**Set task**
Would you print the material exactly, starting at its first line and ending at the line holding "3)[used].tolist(), faces.reshape(-1, 4).tolist())"?

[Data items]
_ _ _ _
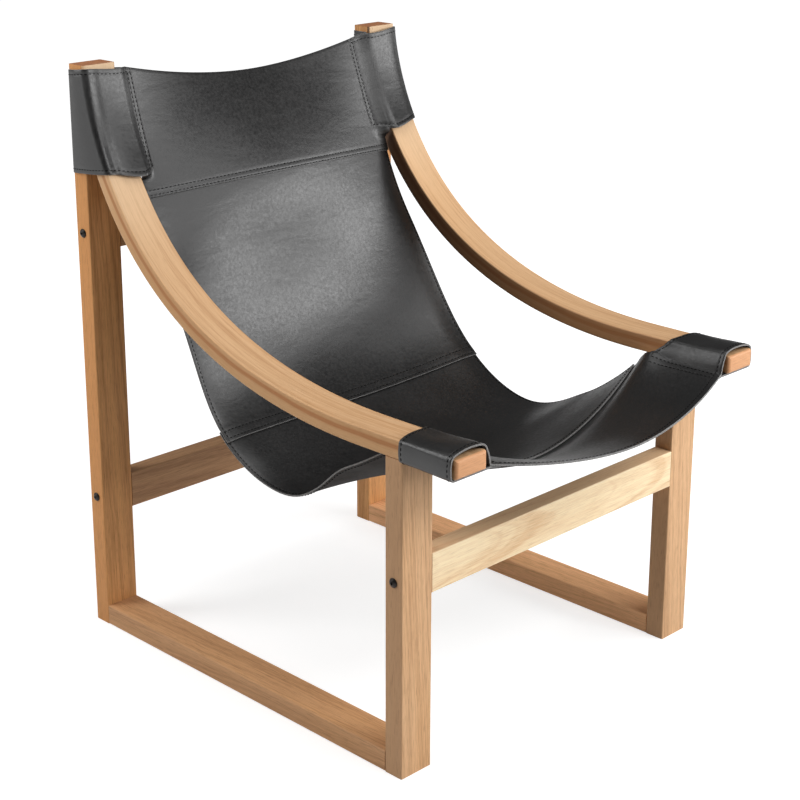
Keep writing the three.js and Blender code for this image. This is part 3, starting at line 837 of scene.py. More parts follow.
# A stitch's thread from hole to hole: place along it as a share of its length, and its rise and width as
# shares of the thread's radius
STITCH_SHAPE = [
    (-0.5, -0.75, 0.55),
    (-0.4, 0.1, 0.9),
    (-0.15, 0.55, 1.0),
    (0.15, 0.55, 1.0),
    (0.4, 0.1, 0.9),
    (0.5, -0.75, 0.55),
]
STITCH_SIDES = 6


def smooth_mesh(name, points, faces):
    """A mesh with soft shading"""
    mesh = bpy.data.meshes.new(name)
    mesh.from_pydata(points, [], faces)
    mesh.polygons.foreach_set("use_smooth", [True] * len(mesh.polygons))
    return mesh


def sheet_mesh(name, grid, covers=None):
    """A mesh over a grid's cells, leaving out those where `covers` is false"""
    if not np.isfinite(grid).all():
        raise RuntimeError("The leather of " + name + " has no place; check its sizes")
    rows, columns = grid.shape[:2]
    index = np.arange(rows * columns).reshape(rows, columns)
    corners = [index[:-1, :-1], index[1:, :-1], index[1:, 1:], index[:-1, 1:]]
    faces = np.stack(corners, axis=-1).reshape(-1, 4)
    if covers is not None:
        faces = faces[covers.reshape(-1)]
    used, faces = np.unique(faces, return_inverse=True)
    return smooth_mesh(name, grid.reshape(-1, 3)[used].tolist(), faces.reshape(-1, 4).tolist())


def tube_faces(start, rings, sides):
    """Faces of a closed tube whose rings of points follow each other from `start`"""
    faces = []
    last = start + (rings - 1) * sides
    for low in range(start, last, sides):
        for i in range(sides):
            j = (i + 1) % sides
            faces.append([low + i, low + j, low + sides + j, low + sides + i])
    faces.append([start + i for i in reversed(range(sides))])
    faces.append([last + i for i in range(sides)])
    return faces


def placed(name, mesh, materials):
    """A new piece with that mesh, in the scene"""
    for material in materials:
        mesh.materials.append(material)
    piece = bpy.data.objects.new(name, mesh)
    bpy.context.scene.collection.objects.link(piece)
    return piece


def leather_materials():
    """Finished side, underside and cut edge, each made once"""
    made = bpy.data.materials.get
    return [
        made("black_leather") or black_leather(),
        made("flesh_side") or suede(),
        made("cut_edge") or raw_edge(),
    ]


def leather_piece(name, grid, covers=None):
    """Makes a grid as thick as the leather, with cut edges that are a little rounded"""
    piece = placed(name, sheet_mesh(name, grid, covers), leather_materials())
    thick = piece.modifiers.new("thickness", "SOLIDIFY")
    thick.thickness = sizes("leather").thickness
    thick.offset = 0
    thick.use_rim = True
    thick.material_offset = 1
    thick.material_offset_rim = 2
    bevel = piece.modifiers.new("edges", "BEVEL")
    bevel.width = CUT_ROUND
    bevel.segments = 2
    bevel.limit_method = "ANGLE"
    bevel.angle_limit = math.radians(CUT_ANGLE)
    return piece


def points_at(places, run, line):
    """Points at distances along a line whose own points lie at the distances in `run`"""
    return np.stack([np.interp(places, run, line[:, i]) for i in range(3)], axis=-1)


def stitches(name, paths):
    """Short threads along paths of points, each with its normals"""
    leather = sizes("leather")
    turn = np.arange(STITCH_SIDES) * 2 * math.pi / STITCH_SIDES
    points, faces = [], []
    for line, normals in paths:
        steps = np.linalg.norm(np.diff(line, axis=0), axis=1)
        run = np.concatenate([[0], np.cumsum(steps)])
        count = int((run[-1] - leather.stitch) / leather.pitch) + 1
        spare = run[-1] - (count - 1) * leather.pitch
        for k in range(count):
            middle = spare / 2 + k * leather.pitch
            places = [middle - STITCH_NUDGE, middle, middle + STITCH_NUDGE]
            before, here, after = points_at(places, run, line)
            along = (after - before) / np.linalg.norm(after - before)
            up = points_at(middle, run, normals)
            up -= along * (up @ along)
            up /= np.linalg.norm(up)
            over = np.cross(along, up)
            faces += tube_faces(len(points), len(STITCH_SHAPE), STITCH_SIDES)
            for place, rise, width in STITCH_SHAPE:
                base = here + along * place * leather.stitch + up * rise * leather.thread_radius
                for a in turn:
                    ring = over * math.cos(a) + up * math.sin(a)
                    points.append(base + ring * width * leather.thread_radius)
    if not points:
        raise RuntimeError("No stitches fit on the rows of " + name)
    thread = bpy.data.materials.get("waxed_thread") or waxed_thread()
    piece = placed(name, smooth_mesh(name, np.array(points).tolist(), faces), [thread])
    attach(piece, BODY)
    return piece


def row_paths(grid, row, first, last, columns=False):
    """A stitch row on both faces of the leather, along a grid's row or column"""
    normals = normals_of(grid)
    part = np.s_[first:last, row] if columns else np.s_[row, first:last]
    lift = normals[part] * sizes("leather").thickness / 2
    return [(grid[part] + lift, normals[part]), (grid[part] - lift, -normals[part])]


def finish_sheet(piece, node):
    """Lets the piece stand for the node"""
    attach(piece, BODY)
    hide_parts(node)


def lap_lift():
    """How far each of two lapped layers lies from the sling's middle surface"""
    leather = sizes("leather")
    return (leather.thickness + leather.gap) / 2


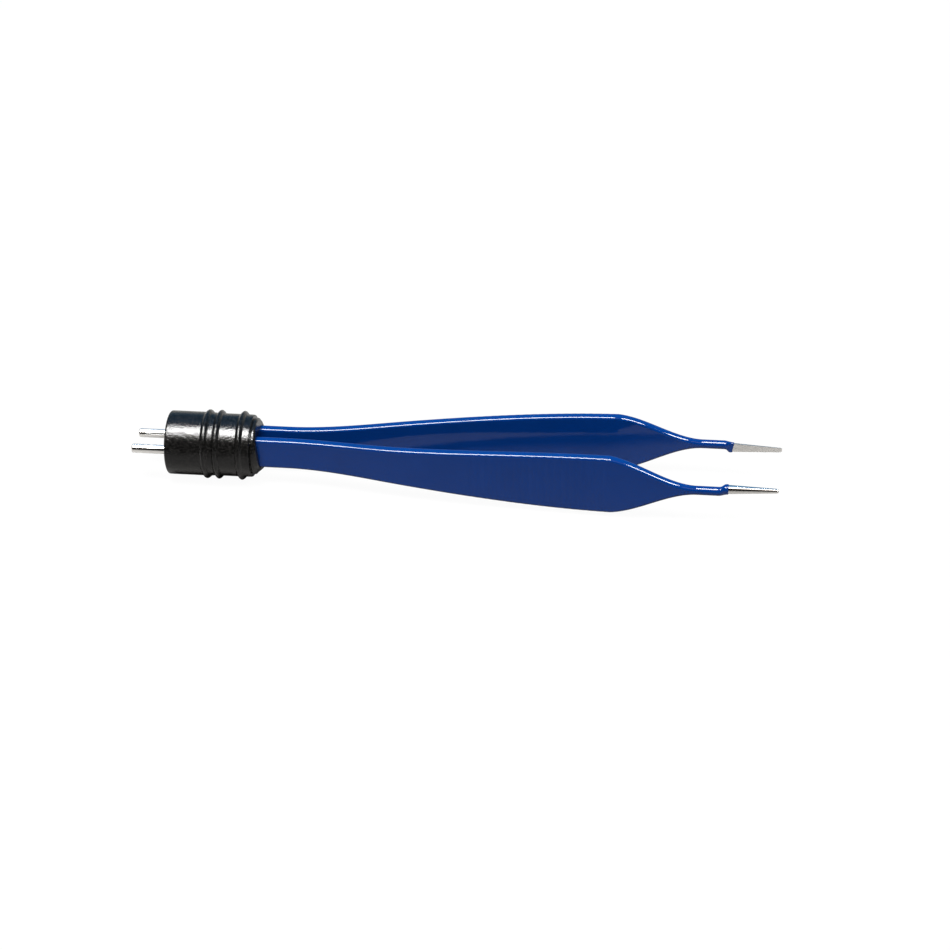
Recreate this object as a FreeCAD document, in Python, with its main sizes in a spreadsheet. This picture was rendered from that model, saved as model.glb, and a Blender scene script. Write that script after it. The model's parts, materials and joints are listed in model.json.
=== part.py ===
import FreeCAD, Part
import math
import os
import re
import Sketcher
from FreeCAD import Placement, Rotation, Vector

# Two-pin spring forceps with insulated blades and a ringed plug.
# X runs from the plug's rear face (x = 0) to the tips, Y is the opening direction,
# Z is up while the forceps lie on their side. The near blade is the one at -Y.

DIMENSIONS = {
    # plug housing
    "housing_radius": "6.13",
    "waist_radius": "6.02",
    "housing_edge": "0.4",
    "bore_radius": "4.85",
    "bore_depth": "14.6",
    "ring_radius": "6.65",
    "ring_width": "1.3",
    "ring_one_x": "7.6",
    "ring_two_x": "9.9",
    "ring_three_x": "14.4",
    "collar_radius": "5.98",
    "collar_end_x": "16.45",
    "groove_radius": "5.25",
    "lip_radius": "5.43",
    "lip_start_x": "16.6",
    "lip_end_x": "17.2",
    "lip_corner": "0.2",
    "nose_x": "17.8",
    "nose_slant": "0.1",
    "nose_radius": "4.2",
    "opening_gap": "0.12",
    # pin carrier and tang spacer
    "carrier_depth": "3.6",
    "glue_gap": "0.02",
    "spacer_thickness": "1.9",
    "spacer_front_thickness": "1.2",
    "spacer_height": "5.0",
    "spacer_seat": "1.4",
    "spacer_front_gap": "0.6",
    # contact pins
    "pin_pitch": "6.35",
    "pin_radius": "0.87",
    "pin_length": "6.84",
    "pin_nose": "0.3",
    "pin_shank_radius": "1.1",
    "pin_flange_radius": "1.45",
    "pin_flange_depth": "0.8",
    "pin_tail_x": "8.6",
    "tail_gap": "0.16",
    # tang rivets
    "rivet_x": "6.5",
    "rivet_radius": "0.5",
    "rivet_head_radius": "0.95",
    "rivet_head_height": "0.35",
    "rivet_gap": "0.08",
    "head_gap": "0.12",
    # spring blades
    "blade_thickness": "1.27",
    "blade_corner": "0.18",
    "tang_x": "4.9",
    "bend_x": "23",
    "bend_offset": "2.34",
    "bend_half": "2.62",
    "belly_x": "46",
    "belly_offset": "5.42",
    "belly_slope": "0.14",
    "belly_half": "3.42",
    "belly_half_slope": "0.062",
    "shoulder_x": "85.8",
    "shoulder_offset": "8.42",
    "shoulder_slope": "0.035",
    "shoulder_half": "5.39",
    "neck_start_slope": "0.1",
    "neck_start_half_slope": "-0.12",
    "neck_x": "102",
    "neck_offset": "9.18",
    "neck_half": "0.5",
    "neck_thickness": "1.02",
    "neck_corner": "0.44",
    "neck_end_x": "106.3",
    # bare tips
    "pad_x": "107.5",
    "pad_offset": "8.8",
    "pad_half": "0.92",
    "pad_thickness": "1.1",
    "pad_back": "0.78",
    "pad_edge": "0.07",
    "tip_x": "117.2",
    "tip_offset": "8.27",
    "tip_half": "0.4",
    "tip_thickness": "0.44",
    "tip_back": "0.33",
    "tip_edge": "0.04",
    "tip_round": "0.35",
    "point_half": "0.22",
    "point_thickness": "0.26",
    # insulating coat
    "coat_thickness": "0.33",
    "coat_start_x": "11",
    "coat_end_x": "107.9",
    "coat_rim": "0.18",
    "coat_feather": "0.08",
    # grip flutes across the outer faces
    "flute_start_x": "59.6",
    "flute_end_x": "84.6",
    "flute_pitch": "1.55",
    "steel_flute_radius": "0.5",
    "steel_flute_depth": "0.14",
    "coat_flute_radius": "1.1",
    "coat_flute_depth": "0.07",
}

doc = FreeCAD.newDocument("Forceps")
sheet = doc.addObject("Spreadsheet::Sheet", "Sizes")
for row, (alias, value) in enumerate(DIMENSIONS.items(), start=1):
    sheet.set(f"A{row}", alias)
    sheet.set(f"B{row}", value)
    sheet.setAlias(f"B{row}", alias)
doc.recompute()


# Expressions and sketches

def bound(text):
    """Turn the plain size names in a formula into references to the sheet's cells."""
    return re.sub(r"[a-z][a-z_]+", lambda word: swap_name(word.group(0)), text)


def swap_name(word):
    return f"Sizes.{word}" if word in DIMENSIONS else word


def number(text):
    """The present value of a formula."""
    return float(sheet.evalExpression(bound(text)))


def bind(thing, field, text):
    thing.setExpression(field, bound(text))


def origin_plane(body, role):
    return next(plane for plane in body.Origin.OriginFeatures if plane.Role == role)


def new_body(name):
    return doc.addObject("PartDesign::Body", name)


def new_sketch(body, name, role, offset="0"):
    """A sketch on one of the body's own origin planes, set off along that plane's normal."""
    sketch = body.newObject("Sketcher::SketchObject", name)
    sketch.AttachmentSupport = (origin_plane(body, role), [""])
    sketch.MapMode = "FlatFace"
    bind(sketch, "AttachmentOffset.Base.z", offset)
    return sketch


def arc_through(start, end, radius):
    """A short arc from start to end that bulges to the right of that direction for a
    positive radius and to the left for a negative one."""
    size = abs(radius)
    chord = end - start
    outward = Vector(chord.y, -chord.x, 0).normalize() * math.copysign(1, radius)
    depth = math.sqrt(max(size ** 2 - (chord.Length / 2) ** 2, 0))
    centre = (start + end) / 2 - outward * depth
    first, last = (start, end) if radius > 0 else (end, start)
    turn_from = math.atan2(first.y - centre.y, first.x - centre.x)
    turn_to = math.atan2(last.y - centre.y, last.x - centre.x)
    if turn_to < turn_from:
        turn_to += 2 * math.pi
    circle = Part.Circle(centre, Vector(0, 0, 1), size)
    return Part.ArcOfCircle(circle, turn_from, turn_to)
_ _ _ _
**Problem solution**
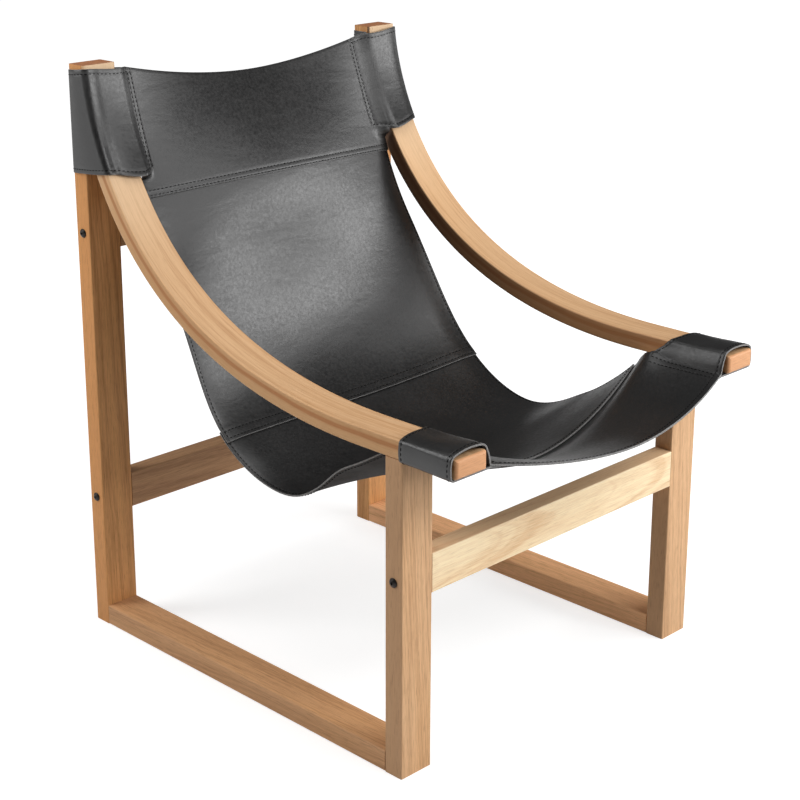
Keep writing the three.js and Blender code for this image. This is part 3, starting at line 837 of scene.py. More parts follow.
# A stitch's thread from hole to hole: place along it as a share of its length, and its rise and width as
# shares of the thread's radius
STITCH_SHAPE = [
    (-0.5, -0.75, 0.55),
    (-0.4, 0.1, 0.9),
    (-0.15, 0.55, 1.0),
    (0.15, 0.55, 1.0),
    (0.4, 0.1, 0.9),
    (0.5, -0.75, 0.55),
]
STITCH_SIDES = 6


def smooth_mesh(name, points, faces):
    """A mesh with soft shading"""
    mesh = bpy.data.meshes.new(name)
    mesh.from_pydata(points, [], faces)
    mesh.polygons.foreach_set("use_smooth", [True] * len(mesh.polygons))
    return mesh


def sheet_mesh(name, grid, covers=None):
    """A mesh over a grid's cells, leaving out those where `covers` is false"""
    if not np.isfinite(grid).all():
        raise RuntimeError("The leather of " + name + " has no place; check its sizes")
    rows, columns = grid.shape[:2]
    index = np.arange(rows * columns).reshape(rows, columns)
    corners = [index[:-1, :-1], index[1:, :-1], index[1:, 1:], index[:-1, 1:]]
    faces = np.stack(corners, axis=-1).reshape(-1, 4)
    if covers is not None:
        faces = faces[covers.reshape(-1)]
    used, faces = np.unique(faces, return_inverse=True)
    return smooth_mesh(name, grid.reshape(-1, 3)[used].tolist(), faces.reshape(-1, 4).tolist())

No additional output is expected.